The last few months of a baby’s time in the womb are the critical ones for the number of connections which form between the brain cells or neurones in the brain. Our genes control the chemicals which encourage the direction and growth of the neurones to make connections, or synapses, with other parts of the brain. Successful connections are strengthened, and unsuccessful connections lead to the neurones dying away (so-called neurone pruning). Alcohol, drugs or stress-induced cortisol are very likely to damage some of the normal formations. The result can be behavioural, emotional and cognitive problems, as well as physical (Gangophadhay, 2016, Schore, 2017). Sensitive early mothering can reverse the effects to some extent, but if the babies’ environment doesn’t improve, this is going to be more challenging.

In New Zealand, the Dunedin research project, following 940 children from age 3 through to age 38, (Caspi et. al., 2016) found that a single factor, poor brain health at age 3, was an early statistically significant predictor for high-cost economic burdens on the state (criminal convictions, hospital bed nights, prescription costs etc.) 35 years later. The components of the brain health index were verbal comprehension, language development, motor skills and social behaviour.

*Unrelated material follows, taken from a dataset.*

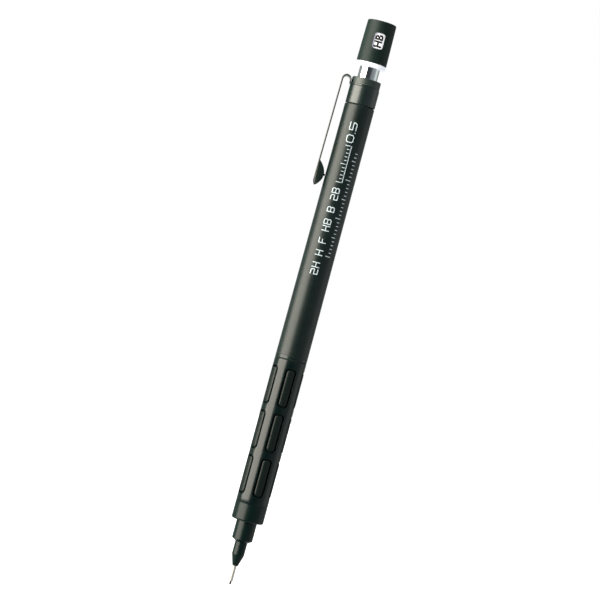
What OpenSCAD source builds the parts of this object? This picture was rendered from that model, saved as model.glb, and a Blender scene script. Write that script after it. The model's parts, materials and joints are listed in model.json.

Since synapses form in the baby’s brain as early as in the second trimester, increasing during the last 2 to 3 months of pregnancy, poor brain health at age 3 will include any damage occurring before birth as well as the risk factors studied in the Caspi study, which included ACE’s in the first few years of life. The devastating effects of Foetal Alcohol Syndrome are widely known. Not so well known is the effect of stress on the mother, and the increase in cortisol which goes through the placenta. For a mother expecting her first child, stressful relationships at work or in the home, or anxiety caused by preparing to take Maternity Leave, can make life very stressful. There may be anxiety and pre-natal depression in about 14% of expectant mothers (Glover, 2015). Other situations causing high levels of stress which might happen at this time include moving home, family bereavement or even marital disharmony and break-up.

When stress causes changes in our brain’s chemicals, the laying down of the connections or synapses in the baby will be affected. In contrast, when parents have the time to talk to their bump and take steps to prepare for the arrival with excitement, their oxytocin is helping their baby’s brain to grow.

I am suggesting that it should become the norm (by choice rather than mandatory) for our mothers-to- be to reduce their full-time hours to around 20 hours per week at 6 months pregnant. The mothers’ gradual slowing down at work, through a drop in hours, would be recompensed by the Government as a “brain-building grant”, in addition to the current standard Maternity Pay, taken at 4 weeks before the planned due date. The employer would employ the replacement maternity-cover employee to overlap and begin at the time of the start of the brain-building grant. In several European countries it is mandatory to take 8 weeks off before the expected birth date (European Parliament). In contrast, in the UK, mothers are entitled to take up to 11 weeks of their paid maternity leave before the birth (losing those weeks after the birth), but it is non-mandatory. This results in mothers taking as much as possible of their leave after the birth. A flat-rate or blanket grant for all mothers to reduce their work hours down to 60% or less, at least 4 weeks before the birth could be based on 40% of the average UK male wage (for instance 2 months = £2,200 in 2021). It should be the same for all infants, and not dependent on their mother’s salary.

Mothers would have time to meet up with other mothers-to-be and mothers-of-babies to make friends in their area. Their workplace would have time to find employees to learn the role and cover for the mother on Maternity Leave. The expectant mother would have time to bond with her unborn, to sing, laugh and love, to think about the couple’s future life bringing up their family, and to form networks within her community. All this will help to build her baby’s brain, and also build her baby’s physical and mental health for the future. It will also be good for the mother’s own mental health, by giving her time to adjust to her new role and reduce post-natal depression. The expenditure on brain-building grants will be more than paid back in the future, by improving the health of the nation, reducing heart disease and diabetes and improving the outcomes for children.

We need to petition our Government to kick off with a brain-building grant. This should be followed up with a joined-up approach focussed on children under 3 and their families. It could include Children’s Centres, Health Visitors, reducing taxation on single-income families with young children and financial support for all during pregnancy and the first 3 years.